§ **Given task**: Filter the listing and keep only the lines with the word "code".

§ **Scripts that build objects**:
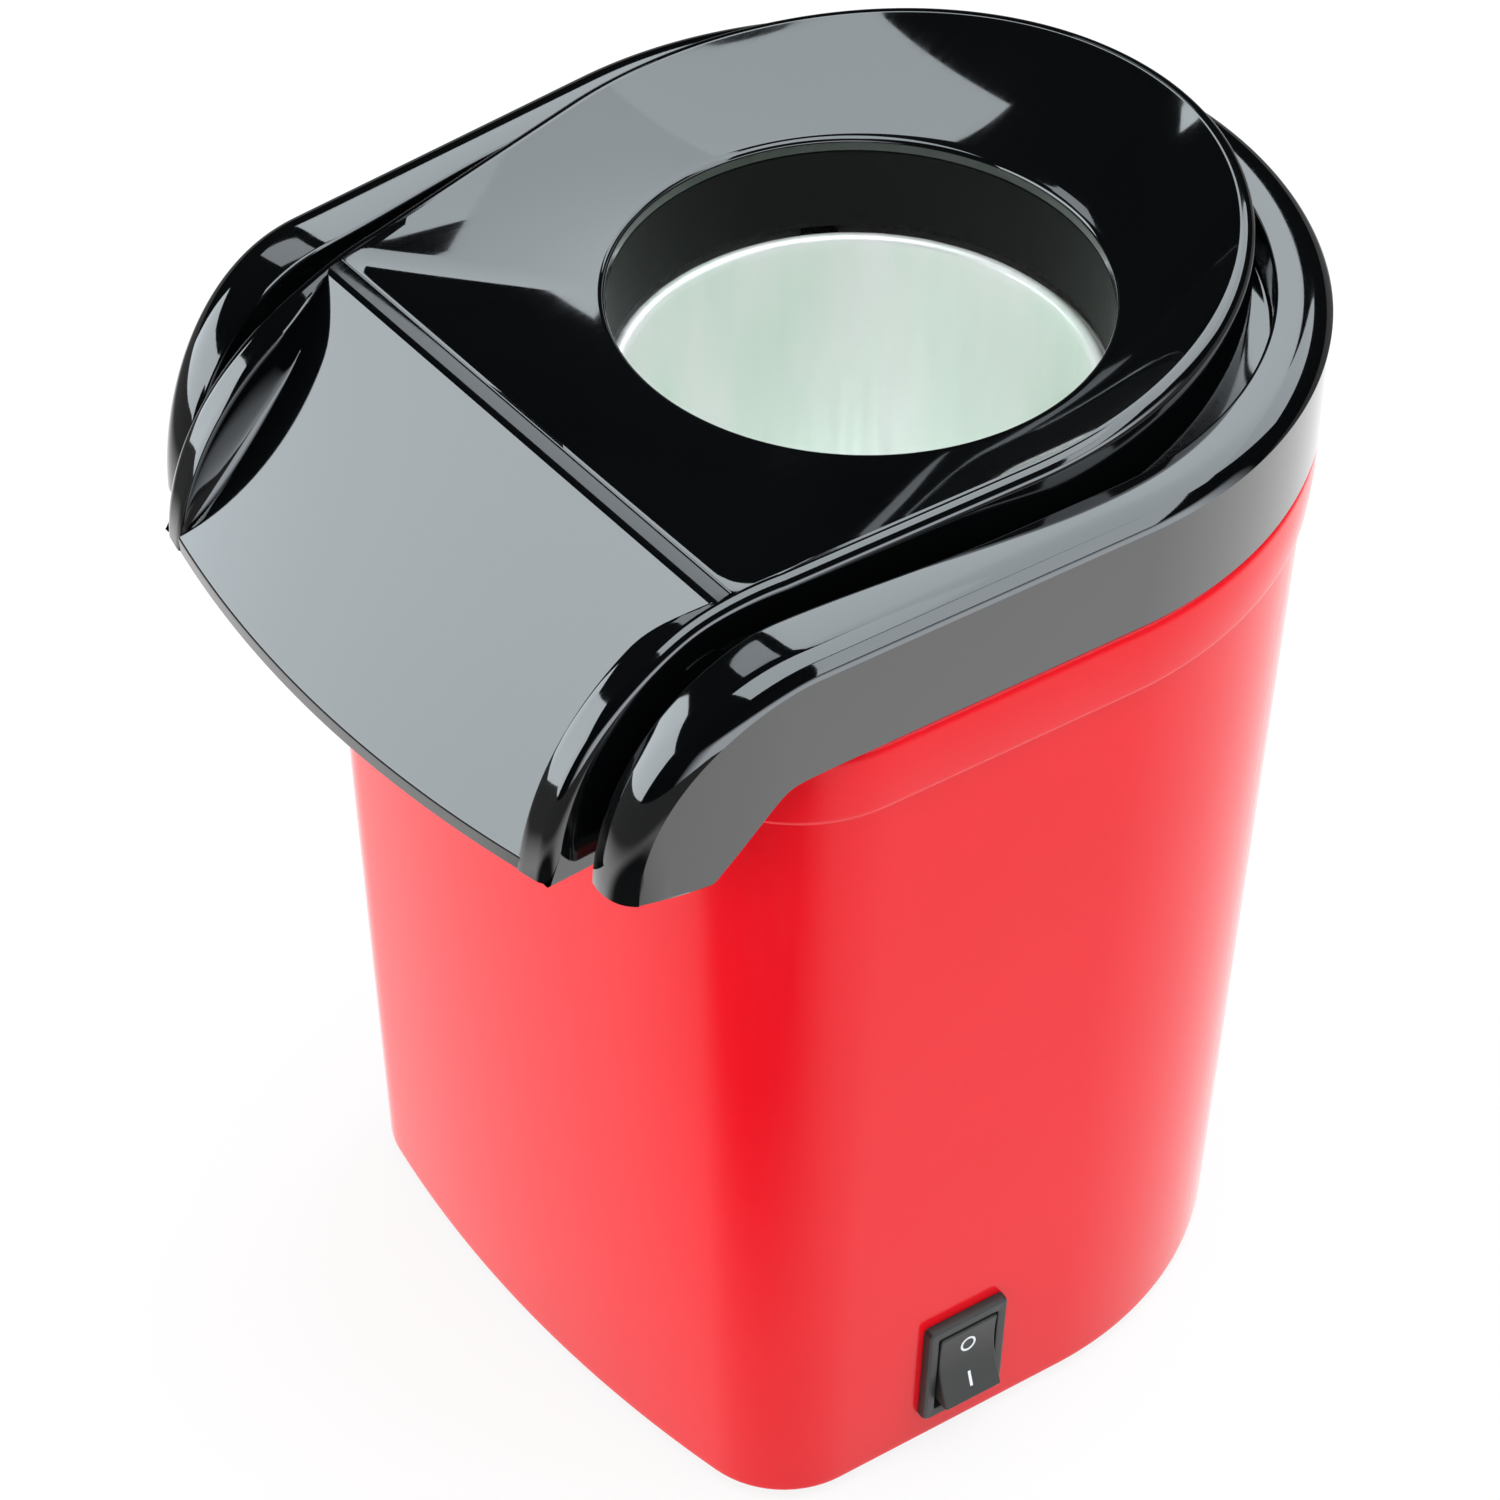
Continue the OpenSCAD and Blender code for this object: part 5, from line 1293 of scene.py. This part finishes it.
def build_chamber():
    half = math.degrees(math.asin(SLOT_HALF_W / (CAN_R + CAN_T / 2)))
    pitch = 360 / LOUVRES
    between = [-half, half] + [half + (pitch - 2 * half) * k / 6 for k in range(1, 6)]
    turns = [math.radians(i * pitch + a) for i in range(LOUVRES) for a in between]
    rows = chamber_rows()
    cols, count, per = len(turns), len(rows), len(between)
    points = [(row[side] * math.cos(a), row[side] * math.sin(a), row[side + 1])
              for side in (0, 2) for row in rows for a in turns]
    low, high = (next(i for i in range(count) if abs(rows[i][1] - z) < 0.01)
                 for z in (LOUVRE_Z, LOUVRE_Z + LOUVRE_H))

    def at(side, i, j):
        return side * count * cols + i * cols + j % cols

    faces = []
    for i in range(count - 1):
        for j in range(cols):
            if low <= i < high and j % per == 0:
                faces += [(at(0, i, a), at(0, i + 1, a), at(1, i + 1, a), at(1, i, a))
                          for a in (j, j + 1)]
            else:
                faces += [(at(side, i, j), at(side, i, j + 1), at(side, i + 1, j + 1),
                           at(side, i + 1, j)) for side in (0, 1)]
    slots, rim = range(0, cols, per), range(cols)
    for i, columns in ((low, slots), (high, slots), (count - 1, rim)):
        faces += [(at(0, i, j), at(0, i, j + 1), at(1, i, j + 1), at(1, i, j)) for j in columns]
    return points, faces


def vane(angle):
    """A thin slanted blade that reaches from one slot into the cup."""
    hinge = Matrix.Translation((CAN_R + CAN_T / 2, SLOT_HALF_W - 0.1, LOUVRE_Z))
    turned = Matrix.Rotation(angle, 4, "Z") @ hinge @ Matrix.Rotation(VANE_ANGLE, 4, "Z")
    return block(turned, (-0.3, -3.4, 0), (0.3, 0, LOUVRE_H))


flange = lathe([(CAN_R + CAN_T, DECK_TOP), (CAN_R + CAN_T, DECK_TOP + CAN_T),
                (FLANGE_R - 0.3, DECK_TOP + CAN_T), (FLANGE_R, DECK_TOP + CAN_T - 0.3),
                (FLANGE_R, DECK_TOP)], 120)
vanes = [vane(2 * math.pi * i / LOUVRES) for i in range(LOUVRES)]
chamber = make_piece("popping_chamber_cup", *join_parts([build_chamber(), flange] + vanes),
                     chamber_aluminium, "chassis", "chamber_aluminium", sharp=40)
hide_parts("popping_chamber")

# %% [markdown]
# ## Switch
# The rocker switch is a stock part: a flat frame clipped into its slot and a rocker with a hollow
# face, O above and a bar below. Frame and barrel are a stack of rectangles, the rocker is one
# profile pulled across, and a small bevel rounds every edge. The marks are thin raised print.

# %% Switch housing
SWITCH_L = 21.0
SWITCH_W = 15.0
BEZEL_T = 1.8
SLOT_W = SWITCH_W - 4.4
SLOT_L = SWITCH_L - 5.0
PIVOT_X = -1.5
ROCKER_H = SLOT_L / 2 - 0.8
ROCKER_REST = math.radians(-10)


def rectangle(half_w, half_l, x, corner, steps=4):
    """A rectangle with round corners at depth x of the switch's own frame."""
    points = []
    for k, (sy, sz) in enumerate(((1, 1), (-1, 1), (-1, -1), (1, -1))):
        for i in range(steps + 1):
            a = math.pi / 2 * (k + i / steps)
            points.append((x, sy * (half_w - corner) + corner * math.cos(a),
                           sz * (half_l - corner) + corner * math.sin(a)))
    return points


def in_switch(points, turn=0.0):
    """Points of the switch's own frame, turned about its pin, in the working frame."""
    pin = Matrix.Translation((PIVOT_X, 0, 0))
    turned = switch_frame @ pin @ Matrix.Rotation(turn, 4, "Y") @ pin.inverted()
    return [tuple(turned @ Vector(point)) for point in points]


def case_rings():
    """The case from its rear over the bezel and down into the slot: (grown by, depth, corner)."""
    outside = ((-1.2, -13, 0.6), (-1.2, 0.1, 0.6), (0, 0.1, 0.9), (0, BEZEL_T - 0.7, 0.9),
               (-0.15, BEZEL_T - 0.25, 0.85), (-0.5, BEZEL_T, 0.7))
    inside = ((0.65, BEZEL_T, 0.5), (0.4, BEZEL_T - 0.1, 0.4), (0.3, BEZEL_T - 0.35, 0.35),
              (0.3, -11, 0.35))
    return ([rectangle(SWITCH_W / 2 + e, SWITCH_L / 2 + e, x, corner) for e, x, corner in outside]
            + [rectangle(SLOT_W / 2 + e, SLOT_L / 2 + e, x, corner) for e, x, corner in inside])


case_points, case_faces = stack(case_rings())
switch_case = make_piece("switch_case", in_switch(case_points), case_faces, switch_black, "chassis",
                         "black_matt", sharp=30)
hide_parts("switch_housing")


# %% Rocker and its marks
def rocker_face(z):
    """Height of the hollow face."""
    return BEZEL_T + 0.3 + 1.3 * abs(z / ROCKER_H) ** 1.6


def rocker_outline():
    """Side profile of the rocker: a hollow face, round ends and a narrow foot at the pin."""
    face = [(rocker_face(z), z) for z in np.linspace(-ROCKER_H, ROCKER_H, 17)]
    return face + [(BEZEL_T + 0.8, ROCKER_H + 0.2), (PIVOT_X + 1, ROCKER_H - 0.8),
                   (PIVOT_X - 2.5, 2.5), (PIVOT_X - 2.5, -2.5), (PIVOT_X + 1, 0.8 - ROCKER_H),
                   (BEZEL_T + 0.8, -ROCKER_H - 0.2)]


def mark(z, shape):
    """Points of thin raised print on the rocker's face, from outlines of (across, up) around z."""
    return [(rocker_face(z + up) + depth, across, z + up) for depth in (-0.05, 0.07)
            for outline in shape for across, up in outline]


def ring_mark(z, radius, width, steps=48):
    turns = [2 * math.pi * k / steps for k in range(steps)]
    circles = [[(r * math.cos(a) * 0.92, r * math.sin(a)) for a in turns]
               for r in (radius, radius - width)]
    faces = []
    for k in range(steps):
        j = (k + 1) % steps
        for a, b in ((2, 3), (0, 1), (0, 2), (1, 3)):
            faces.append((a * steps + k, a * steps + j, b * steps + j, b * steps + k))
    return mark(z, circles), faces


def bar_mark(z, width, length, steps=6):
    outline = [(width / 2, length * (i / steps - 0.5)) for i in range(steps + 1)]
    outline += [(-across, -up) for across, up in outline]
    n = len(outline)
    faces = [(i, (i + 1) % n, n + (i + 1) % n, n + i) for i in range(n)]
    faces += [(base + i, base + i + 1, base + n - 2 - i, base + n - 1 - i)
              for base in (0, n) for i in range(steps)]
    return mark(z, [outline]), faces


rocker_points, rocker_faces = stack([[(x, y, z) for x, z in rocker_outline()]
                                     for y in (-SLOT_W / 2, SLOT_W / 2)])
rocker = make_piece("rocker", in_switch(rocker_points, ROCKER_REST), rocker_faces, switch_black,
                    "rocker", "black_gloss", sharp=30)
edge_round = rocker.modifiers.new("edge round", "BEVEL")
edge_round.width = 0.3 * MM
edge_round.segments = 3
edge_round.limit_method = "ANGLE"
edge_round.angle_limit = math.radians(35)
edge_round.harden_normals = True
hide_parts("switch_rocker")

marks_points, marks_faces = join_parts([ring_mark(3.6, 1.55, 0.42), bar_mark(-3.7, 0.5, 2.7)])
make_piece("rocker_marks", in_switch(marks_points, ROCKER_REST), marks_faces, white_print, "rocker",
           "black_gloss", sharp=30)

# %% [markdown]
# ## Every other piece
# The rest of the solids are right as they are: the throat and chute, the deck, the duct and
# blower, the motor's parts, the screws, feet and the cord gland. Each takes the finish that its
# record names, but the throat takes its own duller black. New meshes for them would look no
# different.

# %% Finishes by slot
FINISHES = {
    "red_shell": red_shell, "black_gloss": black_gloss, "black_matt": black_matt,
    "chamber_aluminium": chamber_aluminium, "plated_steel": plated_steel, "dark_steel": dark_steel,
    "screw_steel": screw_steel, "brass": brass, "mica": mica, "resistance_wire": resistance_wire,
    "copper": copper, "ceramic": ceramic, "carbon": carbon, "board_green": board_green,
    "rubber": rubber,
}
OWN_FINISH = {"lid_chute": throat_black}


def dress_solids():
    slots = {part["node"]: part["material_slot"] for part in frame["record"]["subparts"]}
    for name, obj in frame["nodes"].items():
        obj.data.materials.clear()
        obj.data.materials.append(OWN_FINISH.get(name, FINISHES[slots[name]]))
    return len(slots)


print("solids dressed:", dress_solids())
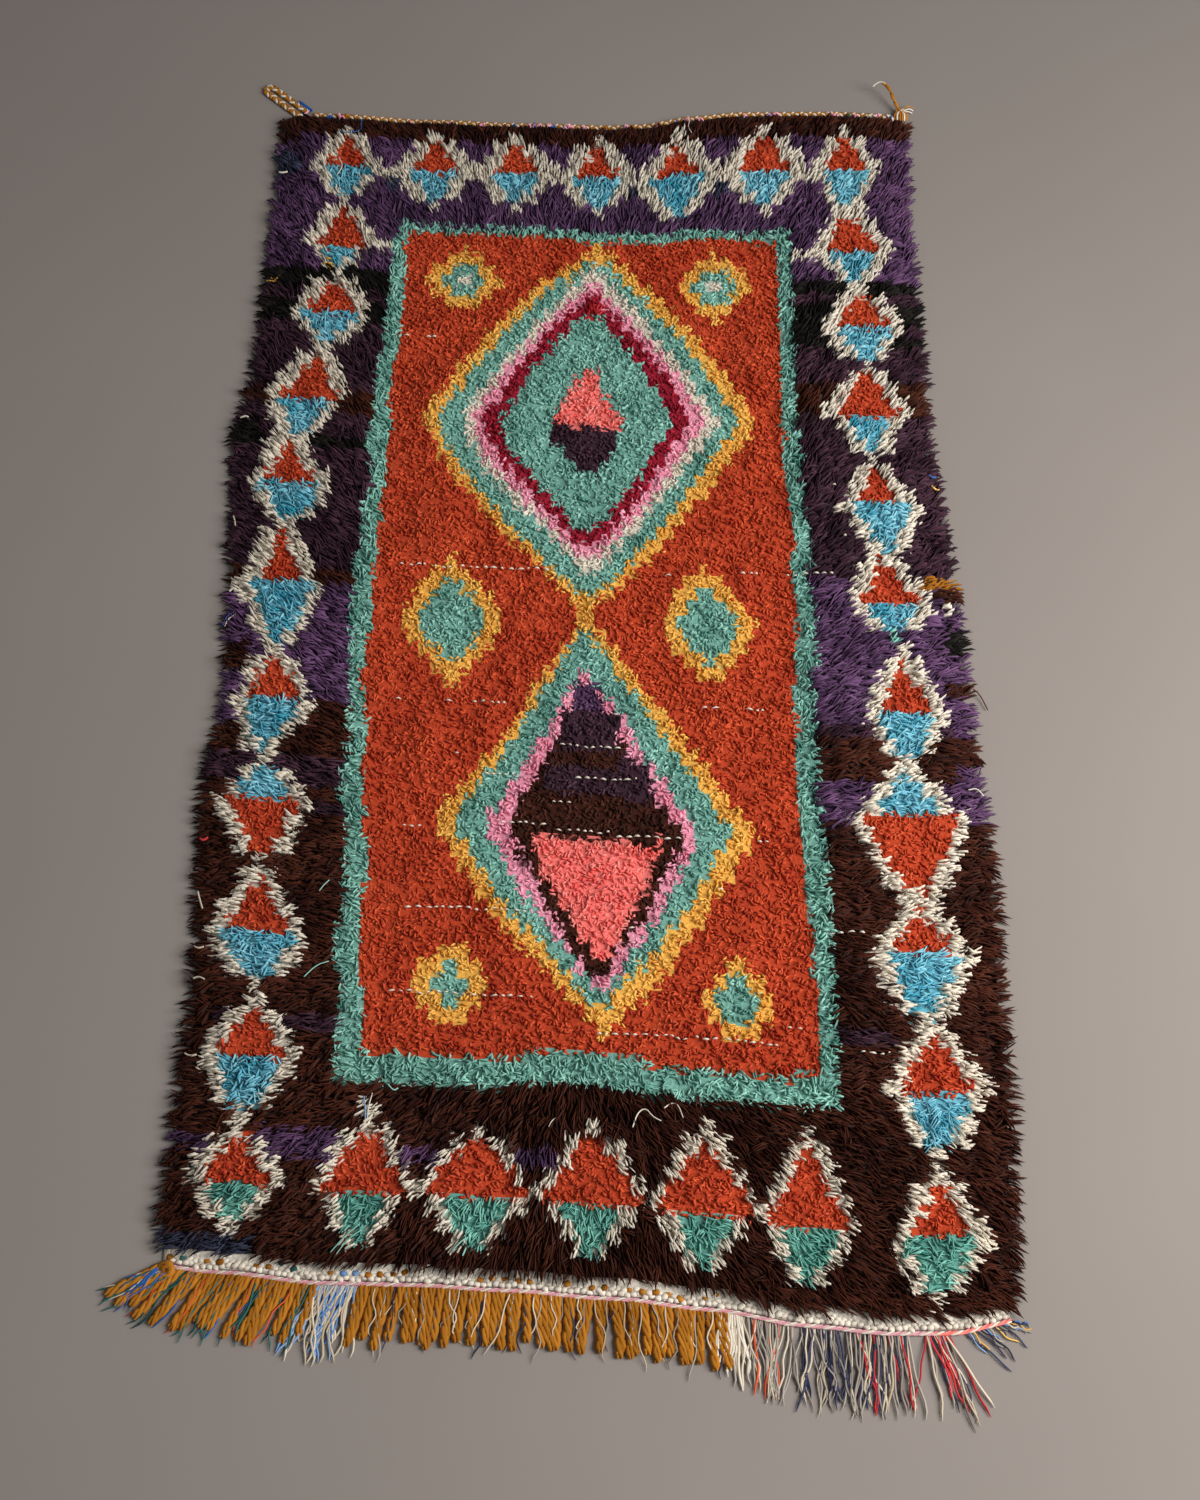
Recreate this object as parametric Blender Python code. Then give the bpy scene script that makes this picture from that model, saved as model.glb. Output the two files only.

§ **The result**:
Continue the OpenSCAD and Blender code for this object: part 5, from line 1293 of scene.py. This part finishes it.
Recreate this object as parametric Blender Python code. Then give the bpy scene script that makes this picture from that model, saved as model.glb. Output the two files only.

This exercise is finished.